The brilliant Nina Simone once told a reporter that "An artist's duty, as far as I'm concerned, is to reflect the times."

Because music accords itself to the gravity and creative truth of the era. And currently we entrust hip-hop with this complicated maneuver.

But the past year, Kanye has been crafting a new sound through his Sunday services, weekly jam sessions with acoustic musicians and a choir and everyone dressed in white, praying through song, herding us into a better place, looking above for guidance. If it's anything like his track " Ultralight Beam," it will bring calm to our divided culture.

Mark my words: The resultant album will usher in an entirely new era, a magical flash in human history.

So far, hip-hop has been the defiant child of R&B and Electronica, the grandchild of Spoken Word and Steve Reich Minimalism, with tinges of Punk. Not for much longer. Kanye will see to that. And, weirdly, President Trump has helped inspire this transformation.

Meaning, Donald Trump will have had a hand in reinventing music as a whole, in spreading a movement of positive reformation. Love him or hate him, it does not matter.
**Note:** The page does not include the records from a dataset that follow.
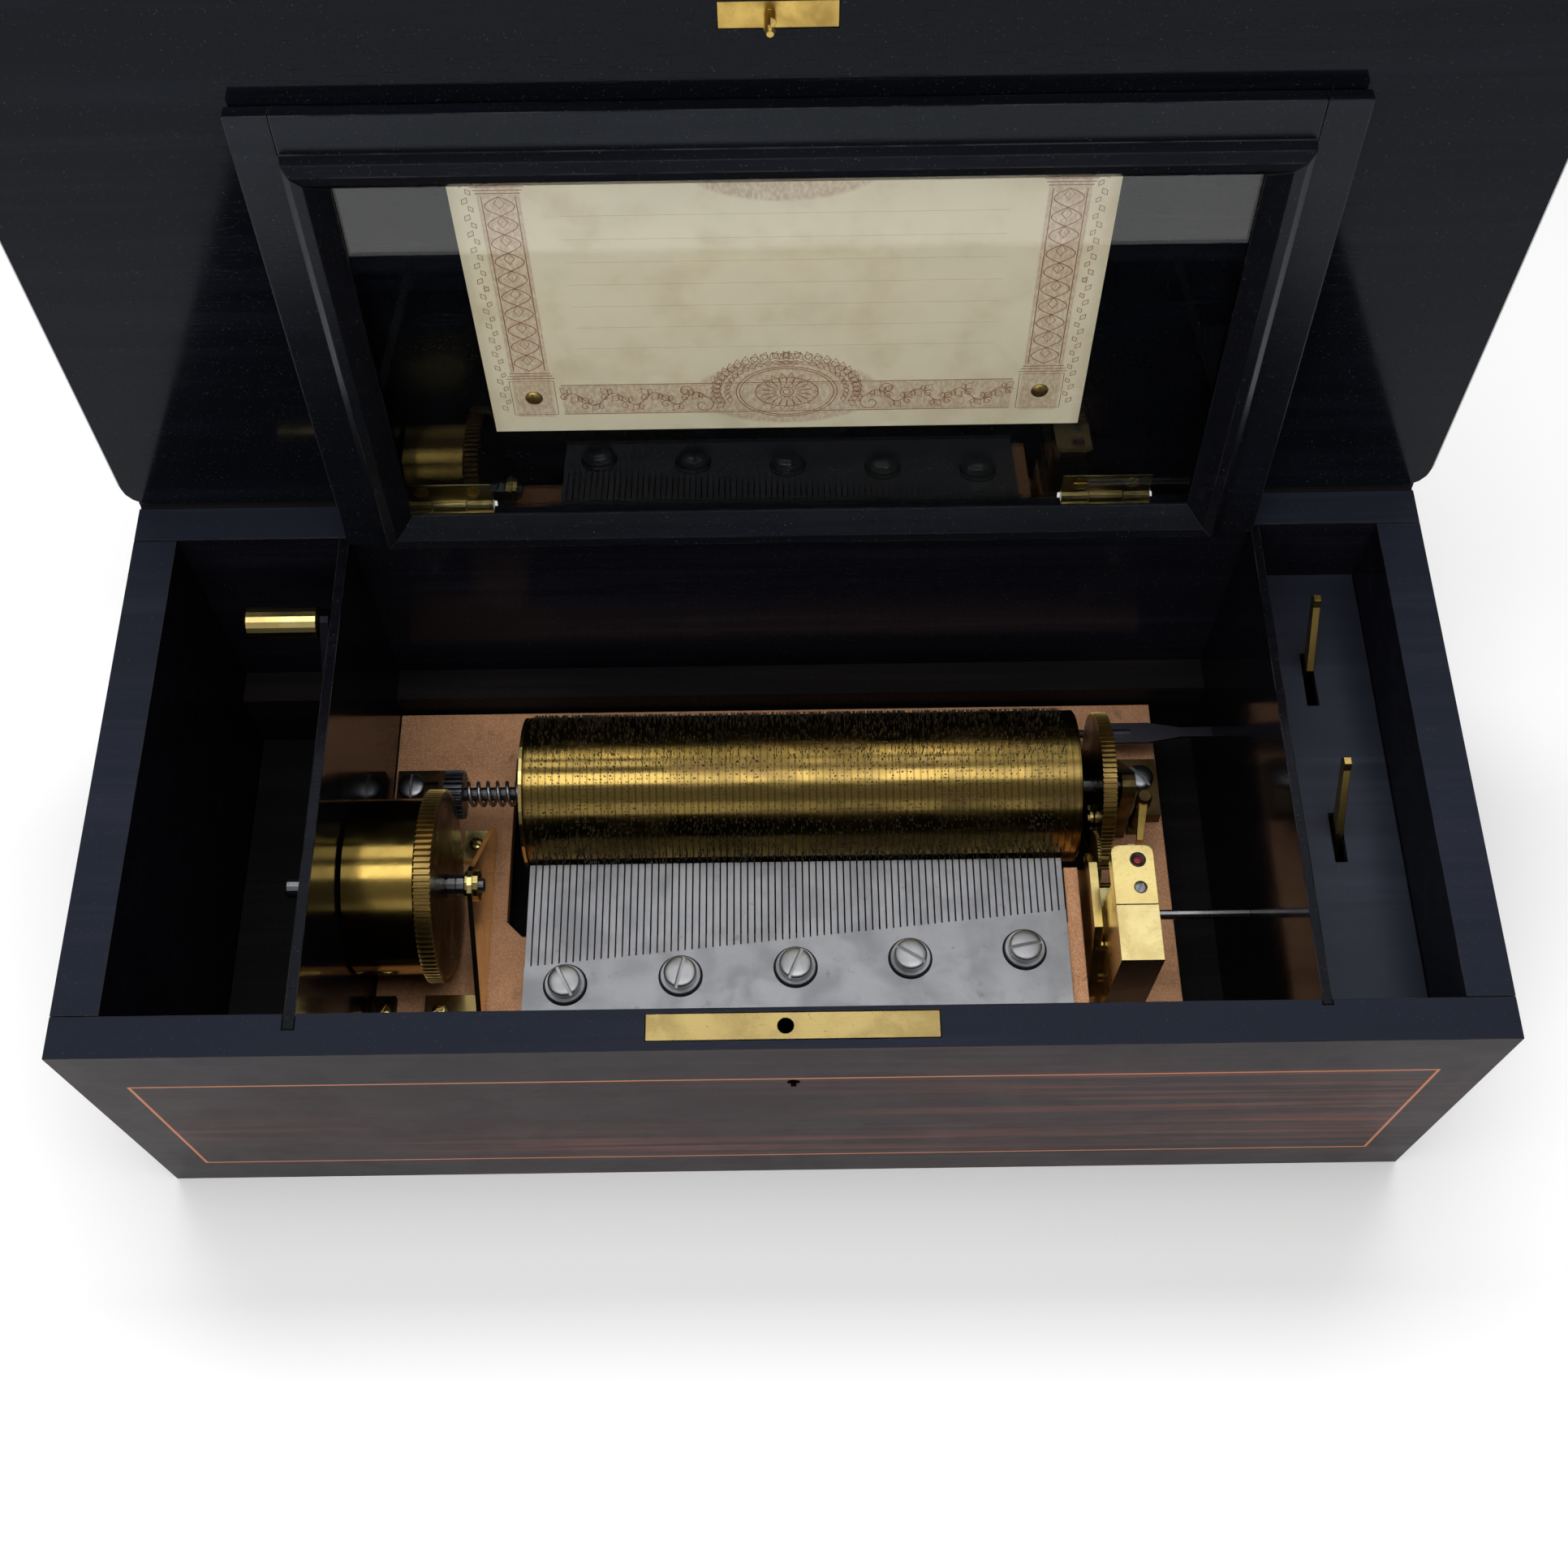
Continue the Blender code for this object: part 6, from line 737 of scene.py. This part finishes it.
def makeCylinderPins():
    plan = pinning
    chance = random.Random(plan["seed"])
    axis = cylinderShape["axis"]
    deselectAll()
    bpy.ops.mesh.primitive_cone_add(vertices=5, radius1=plan["radius"], radius2=plan["radius"] * 0.8,
                                    depth=plan["rise"] + plan["sink"], end_fill_type="NGON")
    pin = bpy.context.active_object
    middle = cylinderShape["radius"] + (plan["rise"] - plan["sink"]) / 2
    lean = Matrix.Rotation(plan["lean"], 3, "X")
    pattern = [Vector((spot.x, spot.y, spot.z + middle)) for spot in
               (lean @ vertex.co for vertex in pin.data.vertices)]
    faces = [tuple(face.vertices) for face in pin.data.polygons]
    discard(pin)
    points, polygons = [], []
    for track in range(plan["tracks"]):
        for tune in range(plan["tunes"]):
            x = plan["firstX"] + track * plan["pitch"] + tune * plan["pitch"] / (plan["tunes"] + 0.6)
            density = plan["share"] * (0.35 + 1.3 * chance.random())
            for beat in range(plan["beats"]):
                if chance.random() > density:
                    continue
                angle = math.tau * (beat + 0.25 * chance.random()) / plan["beats"]
                turn = Matrix.Rotation(angle, 3, "X")
                base = len(points)
                for corner in pattern:
                    spot = turn @ corner
                    points.append((x + spot.x, axis[1] + spot.y, axis[2] + spot.z))
                polygons.extend(tuple(base + index for index in face) for face in faces)
    mesh = bpy.data.meshes.new("cylinderPins")
    mesh.from_pydata(points, [], polygons)
    finishPiece(addObject("cylinderPins", mesh), "cylinderPins", "cylinder", "pinSteel", 0)
    print("pins:", len(polygons) // len(faces))


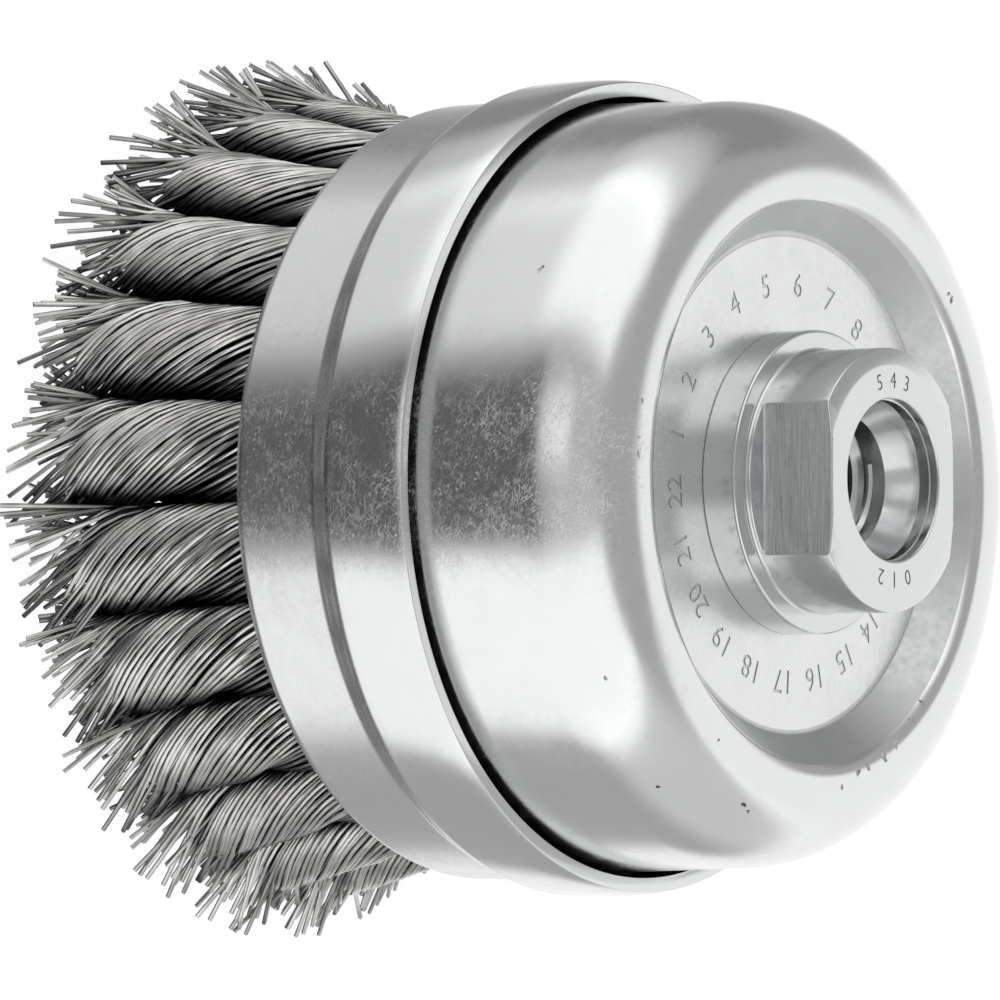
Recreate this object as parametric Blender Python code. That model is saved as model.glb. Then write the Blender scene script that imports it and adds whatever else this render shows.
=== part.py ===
"""Wire cup brush with twisted knots, a threaded bush and a support ring.

The brush stands on its wire tips with the bush up. The origin is at the bottom centre of the
tips, +Z runs up along the axis, and two wrench flats of the bush face +Y and -Y. All sizes are
in metres.
"""
import math

import bmesh
import bpy
from mathutils import Vector

# Knots: how many there are, how they lie round the axis and how much of them shows
KNOT_COUNT = 22
KNOT_START_ANGLE = math.radians(-95.35)
KNOT_FREE_LENGTH = 0.0262
KNOT_HALF_WIDTH = 0.0060
KNOT_HALF_DEPTH = 0.0047
KNOT_GROOVE = 0.82
GROOVE_WIDTH = 0.50
LEG_DIAMETER = 0.0036

# Twist, in radians per metre: loose where the ring holds the knots, and tighter towards their tips.
# Half a turn lies between the fold and the height where the groove crosses the knot's flank.
RING_TWIST = 72.0
TIP_TWIST = 205.0
TIGHT_Z = 0.008
GROOVE_Z = 0.0135

# Tips: the ends of the knots fray, lean outwards and are worn round
TIP_OUTER_RADIUS = 0.0465
TIP_HALF_DEPTH = 0.0073
TIP_HALF_WIDTH = 0.0066
TIP_ROUNDING = 0.0018
TIP_END_SHARE = 0.62
FRAY_LENGTH = 0.0095

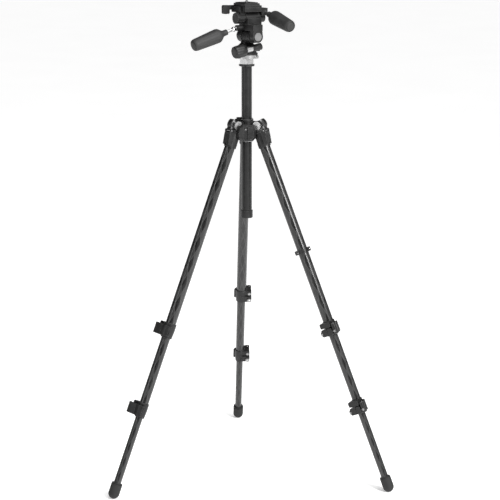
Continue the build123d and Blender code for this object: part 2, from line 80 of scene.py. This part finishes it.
class Nodes:
    """Small helper for building one material's node tree."""

    def __init__(self, name):
        self.mat = bpy.data.materials.new(name)
        self.mat.use_nodes = True
        self.tree = self.mat.node_tree
        self.bsdf = self.tree.nodes["Principled BSDF"]

    def new(self, kind, **inputs):
        node = self.tree.nodes.new(kind)
        for key, value in inputs.items():
            self.put(node, key, value)
        return node

    def put(self, node, key, value):
        index = int(key[1:]) if key[0] == "_" and key[1:].isdigit() else key
        if isinstance(value, bpy.types.NodeSocket):
            self.tree.links.new(value, node.inputs[index])
        else:
            node.inputs[index].default_value = value

    def coords(self, matrix=None):
        out = self.new("ShaderNodeTexCoord").outputs["Object"]
        if matrix is None:
            return out
        inverse = matrix.inverted()
        mapping = self.new("ShaderNodeMapping", Vector=out)
        mapping.inputs["Rotation"].default_value = inverse.to_euler("XYZ")
        mapping.inputs["Location"].default_value = inverse.to_translation()
        return mapping.outputs[0]

    def math(self, operation, a, b=None, c=None, clamp=False):
        node = self.tree.nodes.new("ShaderNodeMath")
        node.operation = operation
        node.use_clamp = clamp
        for index, value in enumerate((a, b, c)):
            if value is not None:
                self.put(node, f"_{index}", value)
        return node.outputs[0]

    def noise(self, vector, scale, detail=3.0, rough=0.5):
        node = self.new("ShaderNodeTexNoise", Vector=vector, Scale=scale, Detail=detail, Roughness=rough)
        return node.outputs["Fac"]

    def stretch(self, vector, x, y, z):
        node = self.new("ShaderNodeMapping", Vector=vector)
        node.inputs["Scale"].default_value = (x, y, z)
        return node.outputs[0]

    def span(self, value, low, high, out_low=0.0, out_high=1.0):
        node = self.new("ShaderNodeMapRange", Value=value)
        for key, number in zip(("From Min", "From Max", "To Min", "To Max"), (low, high, out_low, out_high)):
            node.inputs[key].default_value = number
        return node.outputs[0]

    def mix(self, factor, a, b):
        node = self.tree.nodes.new("ShaderNodeMix")
        node.data_type = "RGBA"
        self.put(node, "_0", factor)
        for index, value in ((6, a), (7, b)):
            if isinstance(value, (int, float)):
                value = (value, value, value, 1)
            self.put(node, f"_{index}", value)
        return node.outputs[2]

    def edges(self, radius):
        """1 on edges, 0 on the faces: the mask of the lighter edges, painted edge highlight and partly wear.
        """
        bevel = self.new("ShaderNodeBevel", Radius=radius)
        bevel.samples = 4
        normal = self.new("ShaderNodeNewGeometry").outputs["Normal"]
        dot = self.tree.nodes.new("ShaderNodeVectorMath")
        dot.operation = "DOT_PRODUCT"
        self.tree.links.new(bevel.outputs[0], dot.inputs[0])
        self.tree.links.new(normal, dot.inputs[1])
        return self.span(dot.outputs["Value"], 0.98, 0.80)

    def bump(self, height, strength, distance):
        node = self.new("ShaderNodeBump", Height=height, Strength=strength, Distance=distance)
        self.tree.links.new(node.outputs[0], self.bsdf.inputs["Normal"])

    def surface(self, color, rough, **rest):
        self.put(self.bsdf, "Base Color", color)
        self.put(self.bsdf, "Roughness", rough)
        for key, value in rest.items():
            self.put(self.bsdf, key.replace("_", " "), value)
        return self.mat


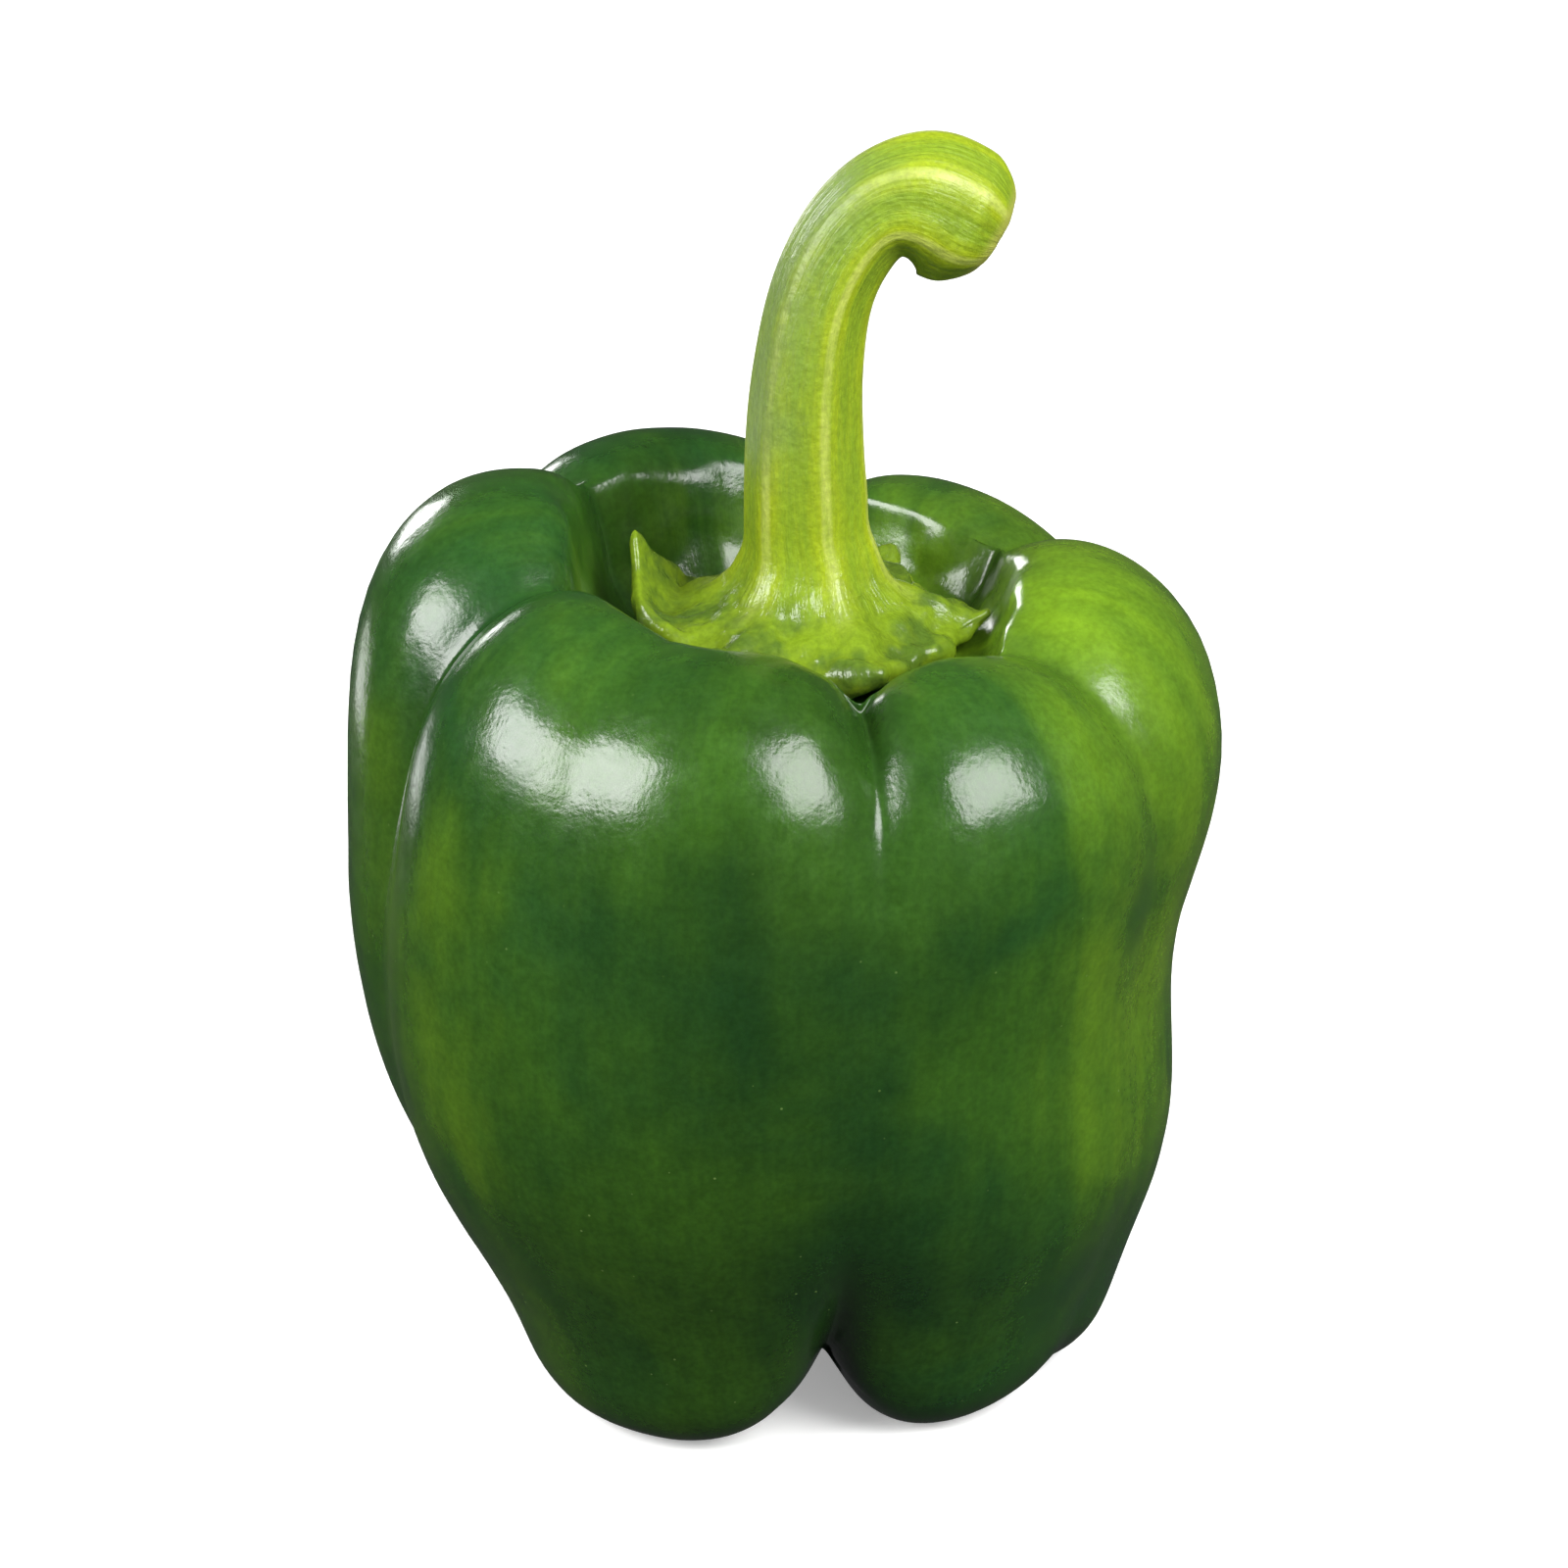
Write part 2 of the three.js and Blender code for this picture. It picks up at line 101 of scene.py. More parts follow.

What other politician can make that claim?

There's an optimism to this that Dave Chappelle captured in his controversial "Saturday Night Live" monologue, just days after Trump was elected, asking Americans to at least give the man a chance. And again in his special "Equanimity," when he said that "no matter how bad it gets, you're my countrymen, and I know for a fact that I'm determined to work s**t out with y'all."

In a moment of now-tired irony, the usual suspects heaped a barrage of hate at Chappelle for these remarks. But their outrage does not matter, in the grand scheme of things. Because it is an incredible time to be alive. It's beautiful. We should never forget that, no matter how petty or outrageous daily life gets.

At the moment, we are a country that is — everywhere, secretly — hurting. But we are Americans. Together. This is America. And, every day, God delights in our greatness and our empathy and our endless gift for love. So open your heart and listen. Say what you need to say.